Many have argued that the 2020 election is the most divisive yet crucial election in US history, due to increased polarisation amongst Americans, the coronavirus and Trump vs Biden. All three have accumulated to political and social chaos, ranging from the war seen on the streets of Portland, to the war doctors have to fight on a daily basis across the USA, and ultimately to the war between Trump and Biden. However, the 1932 election provides us with a valuable comparison. As both elections transpired during the climax of historic economic and social disarray, both elections then favoured a candidate promoting change rather than arduous preservation of the status quo. 

Both Hoover and Trump were incumbent presidents who faced tremendous challenges, yet subsequently failed to meet these challenges. Whilst the two incumbent presidents both not only downplayed the crisis they faced, but also provided little support to those worst affected by it. Under Trump the US saw the largest levels of unemployment since Hoover’s presidency. The failure of the Trump administration to tackle covid was astonishing, with the wealthiest country in the world seeing the highest amount of deaths.

This can all point to Trump’s stubborn incompetence to incorporate bipartisan support over the time of his presidency, and his persistent message of social deterioration through consistent polarisation. Even Hoover, who did allow for the great depression to unfold, ultimately accepted defeat and respected the conventions of a democracy. Despite his tactic of amalgamating with dictatorial rulers such as Erdogan, Putin and Kim Jong Un, Trump failed to form any secure alliances with any of them. This has highlighted his blatant diplomatic incompetence, which consequently tainted long lasting US relations with legitimate democratic unions such as the EU and UN. Conjuring rather alarming relationships with autocratic leaders, he destabilized the global balance of power. However, as it did in the late 1920s, Trump’s isolationist tactics left the world more prone to global shocks, such as the coronavirus that went on to conceive a devastating recession. 
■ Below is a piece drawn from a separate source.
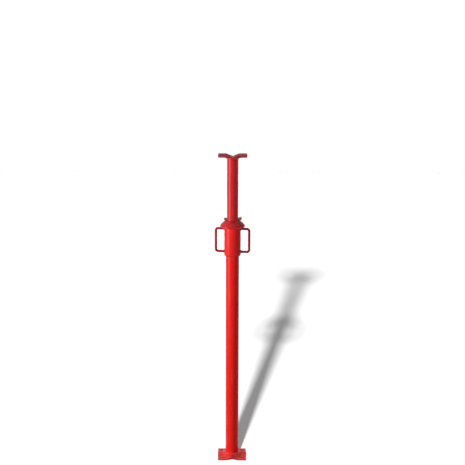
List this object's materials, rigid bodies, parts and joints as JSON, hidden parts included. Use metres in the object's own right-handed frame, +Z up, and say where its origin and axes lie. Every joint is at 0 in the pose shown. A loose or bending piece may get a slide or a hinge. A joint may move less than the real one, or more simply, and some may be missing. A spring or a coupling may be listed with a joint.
{
  "type": "adjustable steel prop",
  "caption": "Telescopic steel prop with square end plates, a covered screw sleeve with two handles, a bearing washer and a bent pin through the inner tube.",
  "frame": {"origin": "centre of the base plate's underside, in the plane of its four flat corners", "axes": "+Z up the prop along both tubes; +X and +Y along the sides of the square plates; the pin lies along X"},
  "size_m": [0.1492, 0.12, 1.304],
  "materials": {
    "outer_tube_paint": "satin red paint on steel tube",
    "inner_tube_paint": "satin red paint, rubbed thin by sliding",
    "sleeve_paint": "satin red paint",
    "handle_paint": "satin red paint on round bar",
    "washer_paint": "red paint worn by the pin",
    "plate_paint": "satin red paint, scuffed at edges",
    "pin_steel": "bare dark steel bar",
    "bare_steel": "bare mild steel",
    "greased_thread": "oiled steel"
  },
  "bodies": {
    "outer_post": {"base_plate": "plate_paint", "base_weld": "plate_paint", "outer_tube": "outer_tube_paint", "guide_bush": "bare_steel", "thread_ring": "greased_thread", "thread_weld": "bare_steel"},
    "washer": {"bearing_washer": "washer_paint"},
    "sleeve": {"sleeve_shell": "sleeve_paint", "sleeve_flange": "sleeve_paint", "flange_weld": "sleeve_paint", "handle_left": "handle_paint", "handle_right": "handle_paint", "handle_welds": "handle_paint"},
    "inner_post": {"inner_tube": "inner_tube_paint", "stop_collar": "bare_steel", "collar_weld": "bare_steel", "head_plate": "plate_paint", "head_weld": "plate_paint"},
    "locking_pin": {"pin": "pin_steel"}
  },
  "joints": [
    {"name": "screw_lift", "type": "slide", "parent": "outer_post", "child": "washer", "axis": [0, 0, 1], "range_m": [0, 0.1001]},
    {"name": "sleeve_turn", "type": "hinge", "parent": "washer", "child": "sleeve", "pos_m": [0, 0, 0.944], "axis": [0, 0, 1], "range_deg": [0, 4500]},
    {"name": "inner_extend", "type": "slide", "parent": "washer", "child": "inner_post", "axis": [0, 0, 1], "range_m": [0, 0.6]},
    {"name": "pin_pull", "type": "slide", "parent": "inner_post", "child": "locking_pin", "axis": [1, 0, 0], "range_m": [0, 0.062]}
  ],
  "couplings": [
    {"joint": "screw_lift", "follows": "sleeve_turn", "m_per_rad": 0.0012732}
  ]
}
Before his election as President, Biden saw a much closer race than FDR saw, and the comparison remains highly relevant. Mark Twain once said “History doesn’t repeat itself, but it often rhymes.” FDR’s plan to ease the effects of the depression procreated by his predecessor, through the installation of ‘big government’ operations to stimulate growth through the construction of new infrastructure, was enacted. Similarly, Biden offers significant COVID-19 legislation which would also involve substantial government intervention, to undertake the task of defeating the coronavirus, whether that be through vaccination or lockdown.

FDR’s election brought a breath of fresh air into the political landscape. His message of transformation for a better future was clearly highlighted through his slogan: “Happy days are here again”, which although they didn’t materialize immediately, did eventually occur. Biden had a similar approach to the 2020 election where his slogan was: “Our best days lie ahead”. If Biden does indeed seek to revitalize the US economy and rejuvenate the damaged relations the US had obtained through Trump, we could witness a stronger and more united US than what we had become accustomed to seeing over the past 4 years. 
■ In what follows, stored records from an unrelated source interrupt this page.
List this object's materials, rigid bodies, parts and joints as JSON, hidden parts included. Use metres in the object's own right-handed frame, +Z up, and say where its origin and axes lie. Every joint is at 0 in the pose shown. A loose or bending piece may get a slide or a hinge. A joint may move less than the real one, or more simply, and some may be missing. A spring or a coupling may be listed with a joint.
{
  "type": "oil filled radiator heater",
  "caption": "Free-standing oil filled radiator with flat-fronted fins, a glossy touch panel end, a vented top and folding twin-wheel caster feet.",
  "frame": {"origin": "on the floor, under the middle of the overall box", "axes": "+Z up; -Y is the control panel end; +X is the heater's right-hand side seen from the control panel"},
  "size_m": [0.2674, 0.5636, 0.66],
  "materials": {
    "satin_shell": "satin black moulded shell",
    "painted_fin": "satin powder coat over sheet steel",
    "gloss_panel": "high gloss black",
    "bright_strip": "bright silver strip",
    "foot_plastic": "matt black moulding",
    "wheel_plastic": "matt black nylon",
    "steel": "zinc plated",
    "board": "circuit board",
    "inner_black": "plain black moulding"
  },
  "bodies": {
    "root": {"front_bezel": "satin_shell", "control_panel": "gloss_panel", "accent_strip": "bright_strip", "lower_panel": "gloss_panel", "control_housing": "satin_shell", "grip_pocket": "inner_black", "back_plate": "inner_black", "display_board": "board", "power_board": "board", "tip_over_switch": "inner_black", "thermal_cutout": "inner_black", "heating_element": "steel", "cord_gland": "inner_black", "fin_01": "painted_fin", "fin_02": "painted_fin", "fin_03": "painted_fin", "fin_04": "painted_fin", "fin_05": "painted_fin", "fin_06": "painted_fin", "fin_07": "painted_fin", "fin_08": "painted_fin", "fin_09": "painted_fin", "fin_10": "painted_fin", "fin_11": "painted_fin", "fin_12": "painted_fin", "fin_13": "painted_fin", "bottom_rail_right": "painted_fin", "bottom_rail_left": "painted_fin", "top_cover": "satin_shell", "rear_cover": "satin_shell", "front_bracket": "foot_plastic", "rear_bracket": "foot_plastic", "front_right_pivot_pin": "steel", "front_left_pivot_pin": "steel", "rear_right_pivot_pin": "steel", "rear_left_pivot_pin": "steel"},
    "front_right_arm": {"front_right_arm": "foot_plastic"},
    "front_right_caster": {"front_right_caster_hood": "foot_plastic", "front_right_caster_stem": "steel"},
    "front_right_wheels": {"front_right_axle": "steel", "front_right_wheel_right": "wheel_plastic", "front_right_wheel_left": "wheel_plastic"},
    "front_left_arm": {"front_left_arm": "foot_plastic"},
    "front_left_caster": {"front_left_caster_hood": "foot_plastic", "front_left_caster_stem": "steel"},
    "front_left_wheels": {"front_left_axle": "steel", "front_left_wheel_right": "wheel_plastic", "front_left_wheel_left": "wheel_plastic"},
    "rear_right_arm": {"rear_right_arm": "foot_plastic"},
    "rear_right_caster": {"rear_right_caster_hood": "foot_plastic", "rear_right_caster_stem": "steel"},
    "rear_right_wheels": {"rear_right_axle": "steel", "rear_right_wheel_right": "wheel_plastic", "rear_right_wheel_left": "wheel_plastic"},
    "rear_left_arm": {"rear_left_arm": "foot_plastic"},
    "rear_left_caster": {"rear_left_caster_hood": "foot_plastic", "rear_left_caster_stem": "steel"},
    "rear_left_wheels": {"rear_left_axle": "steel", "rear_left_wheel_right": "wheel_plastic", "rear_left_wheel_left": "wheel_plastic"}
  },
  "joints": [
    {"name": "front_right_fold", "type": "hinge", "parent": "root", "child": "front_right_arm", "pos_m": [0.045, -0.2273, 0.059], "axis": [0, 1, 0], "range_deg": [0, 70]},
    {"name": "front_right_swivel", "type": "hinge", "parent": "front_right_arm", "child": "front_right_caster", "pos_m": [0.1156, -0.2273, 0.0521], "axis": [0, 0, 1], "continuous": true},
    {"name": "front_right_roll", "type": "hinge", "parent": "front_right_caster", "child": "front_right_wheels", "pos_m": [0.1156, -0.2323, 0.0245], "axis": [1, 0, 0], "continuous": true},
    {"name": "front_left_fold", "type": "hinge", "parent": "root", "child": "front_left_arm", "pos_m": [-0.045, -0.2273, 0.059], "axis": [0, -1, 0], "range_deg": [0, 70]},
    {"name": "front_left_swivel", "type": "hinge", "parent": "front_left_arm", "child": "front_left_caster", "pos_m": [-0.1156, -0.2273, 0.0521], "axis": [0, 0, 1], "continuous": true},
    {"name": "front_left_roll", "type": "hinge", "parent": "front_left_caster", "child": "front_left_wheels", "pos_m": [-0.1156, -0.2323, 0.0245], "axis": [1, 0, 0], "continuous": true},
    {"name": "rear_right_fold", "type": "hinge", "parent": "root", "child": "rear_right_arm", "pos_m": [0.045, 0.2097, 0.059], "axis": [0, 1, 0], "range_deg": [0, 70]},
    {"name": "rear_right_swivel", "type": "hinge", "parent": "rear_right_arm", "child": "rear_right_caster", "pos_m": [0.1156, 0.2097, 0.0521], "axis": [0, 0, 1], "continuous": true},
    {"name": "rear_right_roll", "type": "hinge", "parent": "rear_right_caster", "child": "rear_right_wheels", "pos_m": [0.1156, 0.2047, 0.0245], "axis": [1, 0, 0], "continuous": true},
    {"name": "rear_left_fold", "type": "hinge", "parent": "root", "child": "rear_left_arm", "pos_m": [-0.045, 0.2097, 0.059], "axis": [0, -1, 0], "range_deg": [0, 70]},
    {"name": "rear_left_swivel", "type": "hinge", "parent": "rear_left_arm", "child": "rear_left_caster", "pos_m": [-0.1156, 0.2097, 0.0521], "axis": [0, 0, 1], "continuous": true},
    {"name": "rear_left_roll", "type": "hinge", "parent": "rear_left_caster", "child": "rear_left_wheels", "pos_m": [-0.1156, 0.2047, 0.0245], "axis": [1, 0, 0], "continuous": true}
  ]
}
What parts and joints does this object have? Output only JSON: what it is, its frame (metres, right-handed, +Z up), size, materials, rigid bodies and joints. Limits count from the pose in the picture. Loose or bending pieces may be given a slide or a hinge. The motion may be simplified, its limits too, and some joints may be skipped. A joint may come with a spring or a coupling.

Biden therefore, has an enormous role to play in not only creating a more cohesive US society, but more importantly reinstating the US as the global hegemon, to guarantee the features of a liberal democracy are reestablished through cooperation with democratic IGOs. Isolationism

failed in the 21st century as it did almost a hundred years ago, and Trumpism has left its mark in history as one of the most corrosive ideologies in US history. Fortunately Biden recognised Trump’s inadvertent failures, and has already begun to heal the deep seeded wounds Trump created. Trump’s biggest political failure that Biden will be able to surmount is the Coronavirus pandemic. Aristotle stated: “A common danger unites even the bitterest enemies.” Trump’s inability to unite the US in tackling the coronavirus cost him the election. Biden has already shown signs of not making that same mistake, and thus taking advantage of the opportunity to unite the US. Biden after winning the 2020 election stated “We are not enemies, we are Americans.” In comparison to Trump, who in 2017 referred to Hillary Clinton soon after his election victory as ‘the biggest loser of all time’, and thus alienating half of the country, hence displaying his expertise in trenchant polarization. 

Biden, like FDR once did, will have to undertake critical surgery on the USA’s damaged anatomy, to resuscitate the fallen nation, which fell victim to careless and calamitous leadership. The task to unite a highly polarized nation and to reinstate the USA as the global hegemon will not be a simple task, but with the election of Biden the future could not look more promising for the USA.